Nuclear generation in Lithuania could greatly improve security of electricity supply in the, it noted, but went on to say that without nuclear power the Baltic States can still count on alternatives for generation, though these would result in a lower security margin.
The Baltic States aim for greater energy independence through diversity of primary generation but due to the countries’ limited ability to act on their own, particularly on expensive projects, joint efforts are needed.
Nuclear or not
In scenarios with nuclear power, nuclear generation was always assumed to be available to the maximum capacity, minus self-consumption. The assumption of higher importing prices and zero exporting prices of the Baltic States implies that, unless it were absolutely necessary to maintain the operation of the system, power exchanges with the neighbouring countries would not take place, according to JRC.
However, with a nuclear power plant operating in Lithuania, generation adequacy would be greatly increased. During some off-peak periods, export to outside countries would take place even at zero prices, simply to maintain the operation of the system. Nuclear power would also bring about much lower system marginal cost most of the time.
Without a nuclear reactor, the power exchange with neighbouring countries was again practically zero, according to the report. The system marginal cost became comparatively high. The hydro pump stations in Lithuania were modelled as load during off-peak hours, causing power to flow from north to south. During the winter peak hours, the power flow is reversed.

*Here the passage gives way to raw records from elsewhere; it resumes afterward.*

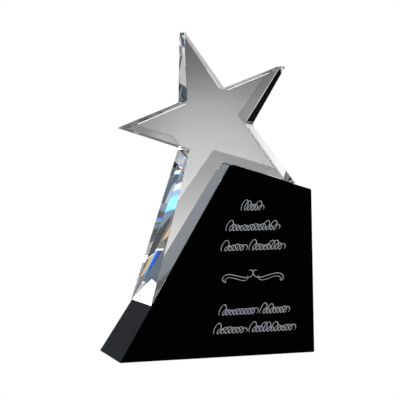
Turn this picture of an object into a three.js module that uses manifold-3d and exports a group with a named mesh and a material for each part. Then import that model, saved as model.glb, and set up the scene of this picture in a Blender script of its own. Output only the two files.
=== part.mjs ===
// Crystal award: a clear five-pointed star bonded onto the two slopes of a black crystal block.
// Millimetres, +Z up, front towards -Y, right towards +X.
// The origin is on the table, at the middle of the block's footprint.

import * as THREE from 'three';
import { mergeVertices } from 'three/addons/utils/BufferGeometryUtils.js';
import Module from 'manifold-3d';

const wasm = await Module();
wasm.setup();

// The whole award is one wedge: its front and back faces lean towards each other.
const BASE_WIDTH = 153;
const BASE_DEPTH = 58.5;
const FRONT_LEAN = THREE.MathUtils.degToRad(3.3);
const BACK_LEAN = THREE.MathUtils.degToRad(7.8);
const WALL_RISE = THREE.MathUtils.degToRad(1.5); // the star's side walls climb towards the back

// Corners are [across from the block's left bottom corner, height above the table], on the front face.
const LEFT_FOOT = [0, 0];
const RIGHT_FOOT = [BASE_WIDTH, 0];
const RIGHT_SHOULDER = [BASE_WIDTH, 123.5];
const APEX = [88, 143];

const TOP_TIP = [53.5, 241];
const TOP_RIGHT_NOTCH = [85.5, 197.5];
const UPPER_RIGHT_TIP = [134, 216.5];
const RIGHT_NOTCH = [106, 172];
const LOWER_RIGHT_TIP_ACROSS = 140.5;
const LONG_TIP_HEIGHT = 38.5;
const LEFT_NOTCH = [56.5, 154];
const LEFT_TIP = [8, 169];
const UPPER_LEFT_NOTCH = [55, 188];

// How far from each corner its rounding starts.
const TIP_ROUNDING = 1.6;
const NOTCH_ROUNDING = 2.2;
const BLOCK_ROUNDING = 1.2;
const CURVE_STEPS = 4;

// Optical adhesive between the star and the block.
const FILM_THICKNESS = 0.2;
const FILM_CLEARANCE = 0.15;
const FILM_MARGIN = 2.5; // the film stops short of the ends of each joint
const JOINT_GAP = FILM_THICKNESS + 2 * FILM_CLEARANCE;

const AWARD_HEIGHT = TOP_TIP[1];
const SPARE = 20; // how far cutting bodies and uncut prisms overshoot

// The point at a share of the way from one corner to another.
function along(from, to, share) {
  return [from[0] + (to[0] - from[0]) * share, from[1] + (to[1] - from[1]) * share];
}

function distance(a, b) {
  return Math.hypot(b[0] - a[0], b[1] - a[1]);
}

// The unit normal on the left hand of the way from one corner to the next.
function leftNormal(from, to) {
  const length = distance(from, to);
  return [(from[1] - to[1]) / length, (to[0] - from[0]) / length];
}

// A closed shape through the corners, each given as { at, rounding }.
function roundedShape(corners) {
  const shape = new THREE.Shape();
  corners.forEach(({ at, rounding }, i) => {
    const before = corners[(i + corners.length - 1) % corners.length].at;
    const after = corners[(i + 1) % corners.length].at;
    const start = along(at, before, rounding / distance(at, before));
    const end = along(at, after, rounding / distance(at, after));
    if (i === 0) shape.moveTo(...start);
    else shape.lineTo(...start);
    if (rounding > 0) shape.quadraticCurveTo(...at, ...end);
  });
  shape.closePath();
  return shape;
}

// Pushes a front-view shape straight back, past both faces of the wedge.
function prism(shape) {
  const depth = BASE_DEPTH + 2 * SPARE;
  const geometry = new THREE.ExtrudeGeometry(shape, { depth, bevelEnabled: false, curveSegments: CURVE_STEPS });
  geometry.rotateX(Math.PI / 2);
  geometry.translate(-BASE_WIDTH / 2, depth / 2, 0);
  return geometry;
}

// The body between the two leaning faces, drawn as its side profile and pushed across.
function wedge() {
  const top = AWARD_HEIGHT + SPARE;
  const profile = new THREE.Shape([
    new THREE.Vector2(-BASE_DEPTH / 2, 0),
    new THREE.Vector2(BASE_DEPTH / 2, 0),
    new THREE.Vector2(BASE_DEPTH / 2 - top * Math.tan(BACK_LEAN), top),
    new THREE.Vector2(-BASE_DEPTH / 2 + top * Math.tan(FRONT_LEAN), top),
  ]);
  const depth = BASE_WIDTH + 2 * SPARE;
  const geometry = new THREE.ExtrudeGeometry(profile, { depth, bevelEnabled: false });
  geometry.translate(0, 0, -depth / 2);
  geometry.rotateX(Math.PI / 2);
  geometry.rotateZ(Math.PI / 2);
  return geometry;
}

function toSolid(geometry) {
  const bare = geometry.clone();
  bare.deleteAttribute('normal');
  bare.deleteAttribute('uv');
  const merged = mergeVertices(bare, 1e-4);
  return new wasm.Manifold(new wasm.Mesh({
    numProp: 3,
    vertProperties: new Float32Array(merged.attributes.position.array),
    triVerts: new Uint32Array(merged.index.array),
  }));
}

function toGeometry(solid) {
  const { vertProperties, triVerts } = solid.getMesh();
  const indexed = new THREE.BufferGeometry();
  indexed.setAttribute('position', new THREE.BufferAttribute(new Float32Array(vertProperties), 3));
  indexed.setIndex(new THREE.BufferAttribute(new Uint32Array(triVerts), 1));
  const faceted = indexed.toNonIndexed();
  faceted.computeVertexNormals();
  return faceted;
}

// The block's outline grown outwards by a margin, so that it can also cut the star's seat.
function blockSolid(margin) {
  const outline = [LEFT_FOOT, RIGHT_FOOT, RIGHT_SHOULDER, APEX];
  const corners = outline.map((at, i) => {
    const into = leftNormal(outline[(i + 3) % 4], at);
    const out = leftNormal(at, outline[(i + 1) % 4]);
    const reach = margin / (1 + into[0] * out[0] + into[1] * out[1]);
    return {
      at: [at[0] - reach * (into[0] + out[0]), at[1] - reach * (into[1] + out[1])],
      rounding: i < 2 ? 0 : BLOCK_ROUNDING,
    };
  });
  return toSolid(prism(roundedShape(corners)));
}

// The star's outline. Below the two joints it runs on into the block, which then cuts it off.
function starSolid() {
  const longTip = along(LEFT_FOOT, APEX, LONG_TIP_HEIGHT / APEX[1]);
  const slopeShare = (LOWER_RIGHT_TIP_ACROSS - APEX[0]) / (RIGHT_SHOULDER[0] - APEX[0]);
  const lowerRightTip = along(APEX, RIGHT_SHOULDER, slopeShare);
  const corners = [
    { at: TOP_TIP, rounding: TIP_ROUNDING },
    { at: UPPER_LEFT_NOTCH, rounding: NOTCH_ROUNDING },
    { at: LEFT_TIP, rounding: TIP_ROUNDING },
    { at: LEFT_NOTCH, rounding: NOTCH_ROUNDING },
    { at: along(LEFT_NOTCH, longTip, 1.2), rounding: 0 },
    { at: along(RIGHT_NOTCH, lowerRightTip, 1.2), rounding: 0 },
    { at: RIGHT_NOTCH, rounding: NOTCH_ROUNDING },
    { at: UPPER_RIGHT_TIP, rounding: TIP_ROUNDING },
    { at: TOP_RIGHT_NOTCH, rounding: NOTCH_ROUNDING },
  ];
  const geometry = prism(roundedShape(corners));
  geometry.translate(0, BASE_DEPTH / 2, 0);
  geometry.rotateX(WALL_RISE);
  geometry.translate(0, -BASE_DEPTH / 2, 0);
  return toSolid(geometry);
}

// A thin film that lies off one slope of the block, between two shares of that slope's length.
function filmSolid(from, to, startShare, endShare) {
  const normal = leftNormal(from, to);
  const margin = FILM_MARGIN / distance(from, to);
  const start = along(from, to, startShare + margin);
  const end = along(from, to, endShare - margin);
  const off = ([across, up], lift) => ({ at: [across + normal[0] * lift, up + normal[1] * lift], rounding: 0 });
  const far = FILM_CLEARANCE + FILM_THICKNESS;
  return toSolid(prism(roundedShape([
    off(start, FILM_CLEARANCE),
    off(end, FILM_CLEARANCE),
    off(end, far),
    off(start, far),
  ])));
}

function piece(name, solid, material) {
  const mesh = new THREE.Mesh(toGeometry(solid), material);
  mesh.name = name;
  return mesh;
}

const clearCrystal = new THREE.MeshStandardMaterial({ color: 0xdde3e8, roughness: 0.02, metalness: 0 });
const blackCrystal = new THREE.MeshStandardMaterial({ color: 0x060607, roughness: 0.05, metalness: 0 });
const adhesive = new THREE.MeshStandardMaterial({ color: 0xb9c0c8, roughness: 0.2, metalness: 0 });

const body = toSolid(wedge());
const lowerRayShare = (LOWER_RIGHT_TIP_ACROSS - APEX[0]) / (RIGHT_SHOULDER[0] - APEX[0]);
const longRayShare = LONG_TIP_HEIGHT / APEX[1];

const award = new THREE.Group();
award.add(
  piece('base_block', blockSolid(0).intersect(body), blackCrystal),
  piece('crystal_star', starSolid().intersect(body).subtract(blockSolid(JOINT_GAP)), clearCrystal),
  piece('bond_film_long_ray', filmSolid(LEFT_FOOT, APEX, longRayShare, 1).intersect(body), adhesive),
  piece('bond_film_lower_right_ray', filmSolid(APEX, RIGHT_SHOULDER, 0, lowerRayShare).intersect(body), adhesive),
);

export default award;
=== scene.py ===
"""Looks of the crystal star award: a clear star bonded onto a black block, on a white sweep."""

import math
import random

import bpy
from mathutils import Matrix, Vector


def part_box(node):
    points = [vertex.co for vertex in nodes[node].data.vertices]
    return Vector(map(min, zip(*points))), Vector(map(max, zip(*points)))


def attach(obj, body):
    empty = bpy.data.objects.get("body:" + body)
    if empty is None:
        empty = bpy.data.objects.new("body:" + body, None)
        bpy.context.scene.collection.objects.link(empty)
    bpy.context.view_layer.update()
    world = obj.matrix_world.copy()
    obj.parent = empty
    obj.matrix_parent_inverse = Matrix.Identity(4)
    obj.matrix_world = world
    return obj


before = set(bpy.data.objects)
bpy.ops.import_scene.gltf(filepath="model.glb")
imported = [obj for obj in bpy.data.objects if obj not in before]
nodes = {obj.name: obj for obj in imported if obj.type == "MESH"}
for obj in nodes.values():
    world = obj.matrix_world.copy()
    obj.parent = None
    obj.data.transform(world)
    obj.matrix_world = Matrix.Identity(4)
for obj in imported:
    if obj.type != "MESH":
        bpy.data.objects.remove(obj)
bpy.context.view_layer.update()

MM = 0.001

# Camera
CAMERA_PLACE = Vector((-325.7, -947.8, 168.0)) * MM
CAMERA_TURN = math.radians(18.67)  # to the right of +Y
CAMERA_DIP = math.radians(3.0)
CAMERA_LENS = 119.2  # on the default 36 mm sensor

# Ground edges
STAR_ARRIS = 0.29 * MM
BLOCK_ARRIS = 0.35 * MM
WELD_REACH = 0.01 * MM
FLAT_WITHIN = math.radians(3)  # faces that turn less than this count as one
SHARP_FROM = math.radians(60)  # corners that turn more than this get an arris

CRYSTAL_IOR = 1.52
FILM_DARK_RIM = 1.1 * MM  # how far behind the front face the film is painted dark, so that its mirror shows no reflection there
SWEEP_RADIUS = 6.0

# Engraving on the leaning front face, in millimetres: loops and a scroll, no letters
FRONT_LEAN = math.radians(3.3)
FACE_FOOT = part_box("base_block")[0][1]  # where the front face meets the table
ENGRAVING_ACROSS = 27.8 * MM
LOOP_ROWS = [
    (108.6, [16.5]),
    (93.6, [41.0]),
    (78.8, [18.5, 27.0]),
    (31.2, [29.0, 22.0]),
    (17.6, [24.5, 35.5]),
]  # height of the row's foot, width of each run of loops
RUN_GAP = 3.5
LOOP_HEIGHT = 4.3
LOOP_PITCH = 2.9
LOOP_STEPS = 18
LOOP_SLANT = math.tan(math.radians(20))
LOOP_SWING = 0.6  # how far a loop swings back over itself, as a share of the pitch
LOOP_SIZES = (0.8, 0.95, 1.0, 1.1, 1.6)
FIRST_LOOP = 1.8
LOOP_SEED = 5
SCROLL_HEIGHT = 59.0
SCROLLS = [
    ((-12.2, 0.7), -14, 37.0, 1.0),
    ((-13.2, -1.5), -17, 24.0, 0.75),
]  # middle, heading in degrees, length, share of the pen's width
SCROLL_CURL = 0.72  # turn per millimetre at the ends
CURL_GROWTH = 2.2  # how late the turn comes: 1 grows evenly from the middle
SCROLL_STEPS = 90
PEN_WIDE = 0.62
PEN_NARROW = 0.36
PEN_ANGLE = math.radians(35)
PEN_TIP = 0.4  # share of the width at a stroke's very end
PEN_OPENING = 0.15  # share gained at each point from there
PAINT_PROUD = 0.05
PAINT_RIM = 0.01
PAINT_DEEP = 0.09

# Soft light on the front
LIGHT_PLACE = Vector((-0.9, -1.6, 1.1))
LIGHT_SIZE = 0.9
LIGHT_POWER = 9.0

# Surroundings. A direction is an azimuth from +Y towards +X and an elevation, in degrees.
REFLECTION_LEFT = 0.5  # what a polarising filter leaves of outside reflections
# Elevation and light of the soft surroundings
DOME = [
    (-90, 0.5),
    (-50, 0.9),
    (-25, 1.0),
    (-22, 0.53),
    (-19, 0.5),
    (-12, 0.78),
    (-10.4, 0.7),
    (-9.1, 0.47),
    (-7.7, 0.33),
    (-6.3, 0.29),
    (-5.0, 0.24),
    (-4.0, 0.15),
    (-2.6, 0.12),
    (2, 0.16),
    (7, 0.24),
    (13, 0.2),
    (30, 0.25),
    (50, 0.3),
    (90, 0.3),
]
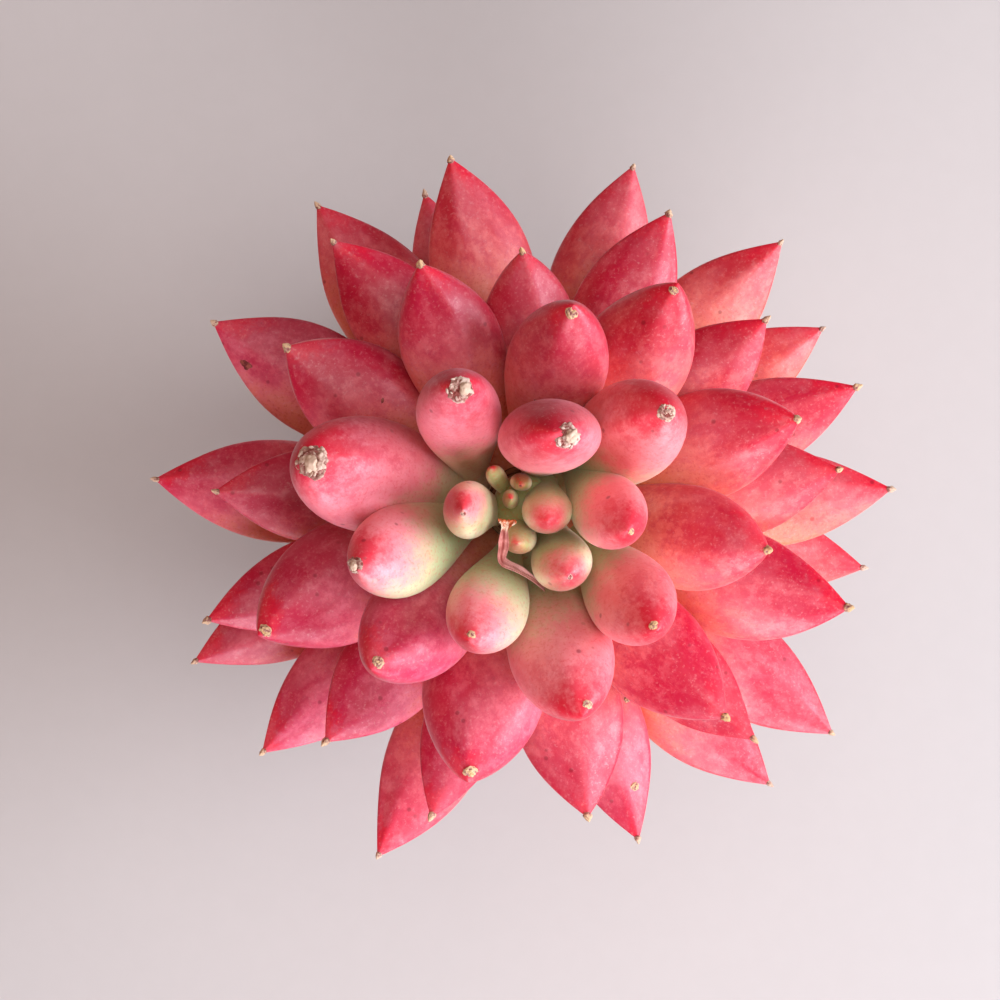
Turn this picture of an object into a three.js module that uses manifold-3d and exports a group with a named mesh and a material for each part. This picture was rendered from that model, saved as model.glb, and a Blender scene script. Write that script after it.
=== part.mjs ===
// Corn-poppy echeveria in a small round clay pot: a rosette of fleshy red leaves on a short stem,
// pale young leaves in its heart and the dried remnant of a flower stalk.
// Millimetres, +Z up, origin at the centre of the pot's underside.

import * as THREE from 'three';
import { mergeVertices } from 'three/addons/utils/BufferGeometryUtils.js';
import Module from 'manifold-3d';

const wasm = await Module();
wasm.setup();

// pot
const POT_HEIGHT = 50;
const POT_RIM_RADIUS = 28.5;
const POT_RIM_BAND = 10;
const POT_SHOULDER_RADIUS = 27;
const POT_BASE_RADIUS = 20.5;
const POT_WALL = 2.6;
const POT_FLOOR = 4;
const POT_EDGE = 0.8;
const POT_SIDES = 48;
const DRAIN_HOLES = 3;
const DRAIN_HOLE_RADIUS = 2.6;
const DRAIN_CIRCLE_RADIUS = 10;

// potting mix
const SOIL_TOP = 45;
const SOIL_MOUND = 1.6;
const SOIL_RELIEF = 0.5;
const SOIL_SIDES = 36;
const SEAT_GAP = 0.3;

// stem
const STEM_FOOT = 31;
const STEM_RADIUS = 3.8;
const STEM_CROWN_RADIUS = 4.7;
const STEM_TOP = 82;
const STEM_SIDES = 16;

// leaves
const LEAF_SIDES = 8;
const LEAF_ROOT_RADIUS = 4.5;
const LEAF_WIDEST_AT = 0.6;
const LEAF_THICKNESS = 0.72;
const LEAF_BEND = 0.1;
const LEAF_STATIONS = [-0.08, -0.04, 0.14, 0.3, 0.45, 0.6, 0.753, 0.883, 0.97, 1];
const CROWN_LOW = 59;
const CROWN_CLIMB = 15.5;

// Leaves of the spreading whorls, from the lowest on the stem to the highest:
// azimuth in degrees, reach of the tip from the stem's axis, rise of the tip above the root,
// widest width, bluntness of the tip from 0 to 1, sideways sweep.
const WHORL_LEAVES = [
  [107.5, 40.4, -3, 10, 0, 0],
  [349.5, 43.2, -4.5, 10.5, 0, 0],
  [311.5, 46.1, -2.5, 12, 0, -1.6],
  [30.5, 42.9, -2, 11, 0, 0],
  [205.5, 44.7, -1.5, 10.8, 0, 0],
  [247.5, 46.5, -0.5, 12, 0, 2],
  [176, 44.7, 2, 12.4, 0, 0.4],
  [223.5, 43.3, 3.5, 11.6, 0, 0],
  [289, 42.9, 1, 11, 0, 0],
  [2.5, 44.6, 1, 11.6, 0, -0.6],
  [124.5, 44.3, -1.5, 12.8, 0, -0.3],
  [45.5, 44.4, 2, 11.8, 0, 0.2],
  [72, 43.2, -0.5, 11.6, 0, -0.2],
  [323.5, 46.6, -0.5, 12.2, 0, 0],
  [149.5, 43, 3, 12.8, 0, -0.2],
  [102, 42.1, 4.5, 12.4, 0, -1.2],
  [200, 40.1, 4, 10.5, 0, 0],
  [19.5, 42.5, 1, 11, 0, -0.5],
  [253.5, 38.7, 2.5, 10, 0.2, 0.8],
  [177.5, 36.1, 8, 11, 0, 0],
  [314.5, 38.5, 6.5, 10.5, 0, -0.8],
  [63.5, 38.4, 5.5, 11.2, 0, 0],
  [6.5, 37, 8, 11.8, 0, -0.8],
  [230, 36.2, 5.5, 12, 0, 0.4],
  [126, 38.1, 6, 11.4, 0, -1.2],
  [281.5, 37.1, 6, 12.8, 0.1, 0.3],
  [37.5, 35.6, 5.5, 11.2, 0.1, -0.8],
  [342.5, 39.2, 9, 12.8, 0.1, -1.4],
  [146.5, 32.6, 11.5, 12.8, 0.2, 0.1],
  [206, 33.5, 13, 14, 0.4, -1.3],
  [90.5, 28.9, 11, 11.2, 0.3, -0.8],
  [313.5, 33.2, 11.5, 12.2, 0.1, -0.8],
  [17.5, 32.4, 13, 12.6, 0.2, 0.4],
  [258.5, 31.8, 12.5, 14.2, 0.5, -0.3],
  [113.5, 29.5, 14.5, 11.8, 0, 0.3],
  [55.5, 30.1, 14, 12.6, 0.4, -0.9],
  [349.5, 27.6, 14.5, 12.1, 0.3, -0.2],
  [226.5, 24.6, 19, 12.4, 0.6, 0.5],
  [76.5, 22.4, 20.5, 11.4, 0.5, 0.2],
  [169, 25, 19.5, 13, 1, 0],
  [285, 23.7, 20, 11.8, 0.5, -0.4],
  [35, 18.6, 23.5, 11.2, 0.8, 0],
];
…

For the winter off-peak case, Lithuania became a net importer, with 124MW and 692MW from Estonia and Latvia, respectively. The generation in the northeast part of Estonia provided counter-flows to relieve system congestion, when location marginal cost was zero at those buses.
It is clear from both reports that European electricity grid improvements are required to develop a more efficient transmission system and move towards the goal of a single European energy market.
Baltic States have made good progress in developing their grids and making them better connected, a process which is likely to continue.
When it comes to power generation, the reports show that despite key changes, such as the shutdown of Ignalina nuclear power plant, the Baltic grid is able to respond adequately.
The Iberian peninsula has clear advice on which projects will be the most cost- effective and beneficial in moving towards the interconnections target.
Neighbouring non-European countries are also likely to affect the future of grid development, such as the potential of renewable energy in north Africa mentioned in the Iberian report or a relationship with the Russian grid.